- **The exercise**
Write out the complete material exactly as it stands.

================

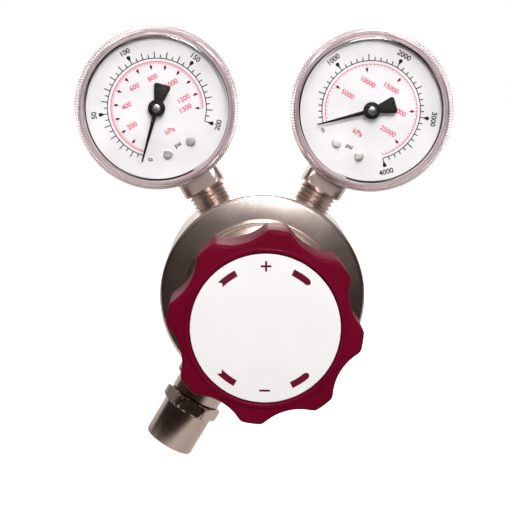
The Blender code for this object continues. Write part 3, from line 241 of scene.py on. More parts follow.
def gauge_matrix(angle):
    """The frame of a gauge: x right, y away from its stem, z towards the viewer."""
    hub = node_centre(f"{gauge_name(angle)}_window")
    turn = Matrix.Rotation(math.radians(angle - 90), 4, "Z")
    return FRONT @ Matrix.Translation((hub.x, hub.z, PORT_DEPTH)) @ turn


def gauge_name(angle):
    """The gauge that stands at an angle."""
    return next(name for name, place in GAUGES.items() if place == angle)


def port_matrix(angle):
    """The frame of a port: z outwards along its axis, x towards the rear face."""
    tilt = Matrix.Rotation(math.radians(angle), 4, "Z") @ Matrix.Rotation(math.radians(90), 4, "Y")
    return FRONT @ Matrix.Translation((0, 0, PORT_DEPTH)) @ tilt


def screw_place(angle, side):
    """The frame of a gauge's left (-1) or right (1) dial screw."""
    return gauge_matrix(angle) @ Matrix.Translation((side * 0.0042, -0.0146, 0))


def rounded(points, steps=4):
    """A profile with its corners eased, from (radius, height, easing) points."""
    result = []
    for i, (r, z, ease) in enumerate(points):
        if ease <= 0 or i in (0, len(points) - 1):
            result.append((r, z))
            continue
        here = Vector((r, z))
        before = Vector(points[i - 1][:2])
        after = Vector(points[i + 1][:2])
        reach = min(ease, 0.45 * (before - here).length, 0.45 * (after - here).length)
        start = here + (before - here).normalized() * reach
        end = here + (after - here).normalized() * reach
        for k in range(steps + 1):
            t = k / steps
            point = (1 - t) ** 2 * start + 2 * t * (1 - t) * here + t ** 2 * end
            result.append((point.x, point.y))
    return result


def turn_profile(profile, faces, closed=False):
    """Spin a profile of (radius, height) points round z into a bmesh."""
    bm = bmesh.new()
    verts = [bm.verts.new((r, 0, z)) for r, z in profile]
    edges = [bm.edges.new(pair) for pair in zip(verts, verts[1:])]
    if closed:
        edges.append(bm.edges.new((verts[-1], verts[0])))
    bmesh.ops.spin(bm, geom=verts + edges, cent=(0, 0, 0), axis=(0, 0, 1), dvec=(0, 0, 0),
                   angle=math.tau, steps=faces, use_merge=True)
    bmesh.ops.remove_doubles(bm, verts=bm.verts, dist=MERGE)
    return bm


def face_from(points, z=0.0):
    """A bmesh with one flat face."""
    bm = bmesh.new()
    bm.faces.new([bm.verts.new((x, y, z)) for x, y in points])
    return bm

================

- **Task response**
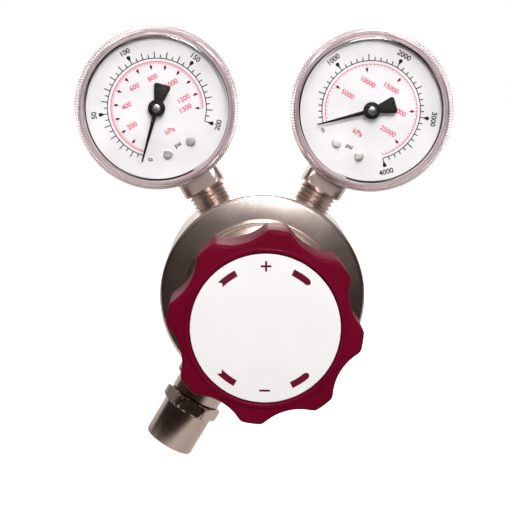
The Blender code for this object continues. Write part 3, from line 241 of scene.py on. More parts follow.
def gauge_matrix(angle):
    """The frame of a gauge: x right, y away from its stem, z towards the viewer."""
    hub = node_centre(f"{gauge_name(angle)}_window")
    turn = Matrix.Rotation(math.radians(angle - 90), 4, "Z")
    return FRONT @ Matrix.Translation((hub.x, hub.z, PORT_DEPTH)) @ turn


def gauge_name(angle):
    """The gauge that stands at an angle."""
    return next(name for name, place in GAUGES.items() if place == angle)


def port_matrix(angle):
    """The frame of a port: z outwards along its axis, x towards the rear face."""
    tilt = Matrix.Rotation(math.radians(angle), 4, "Z") @ Matrix.Rotation(math.radians(90), 4, "Y")
    return FRONT @ Matrix.Translation((0, 0, PORT_DEPTH)) @ tilt


def screw_place(angle, side):
    """The frame of a gauge's left (-1) or right (1) dial screw."""
    return gauge_matrix(angle) @ Matrix.Translation((side * 0.0042, -0.0146, 0))


def rounded(points, steps=4):
    """A profile with its corners eased, from (radius, height, easing) points."""
    result = []
    for i, (r, z, ease) in enumerate(points):
        if ease <= 0 or i in (0, len(points) - 1):
            result.append((r, z))
            continue
        here = Vector((r, z))
        before = Vector(points[i - 1][:2])
        after = Vector(points[i + 1][:2])
        reach = min(ease, 0.45 * (before - here).length, 0.45 * (after - here).length)
        start = here + (before - here).normalized() * reach
        end = here + (after - here).normalized() * reach
        for k in range(steps + 1):
            t = k / steps
            point = (1 - t) ** 2 * start + 2 * t * (1 - t) * here + t ** 2 * end
            result.append((point.x, point.y))
    return result


def turn_profile(profile, faces, closed=False):
    """Spin a profile of (radius, height) points round z into a bmesh."""
    bm = bmesh.new()
    verts = [bm.verts.new((r, 0, z)) for r, z in profile]
    edges = [bm.edges.new(pair) for pair in zip(verts, verts[1:])]
    if closed:
        edges.append(bm.edges.new((verts[-1], verts[0])))
    bmesh.ops.spin(bm, geom=verts + edges, cent=(0, 0, 0), axis=(0, 0, 1), dvec=(0, 0, 0),
                   angle=math.tau, steps=faces, use_merge=True)
    bmesh.ops.remove_doubles(bm, verts=bm.verts, dist=MERGE)
    return bm


def face_from(points, z=0.0):
    """A bmesh with one flat face."""
    bm = bmesh.new()
    bm.faces.new([bm.verts.new((x, y, z)) for x, y in points])
    return bm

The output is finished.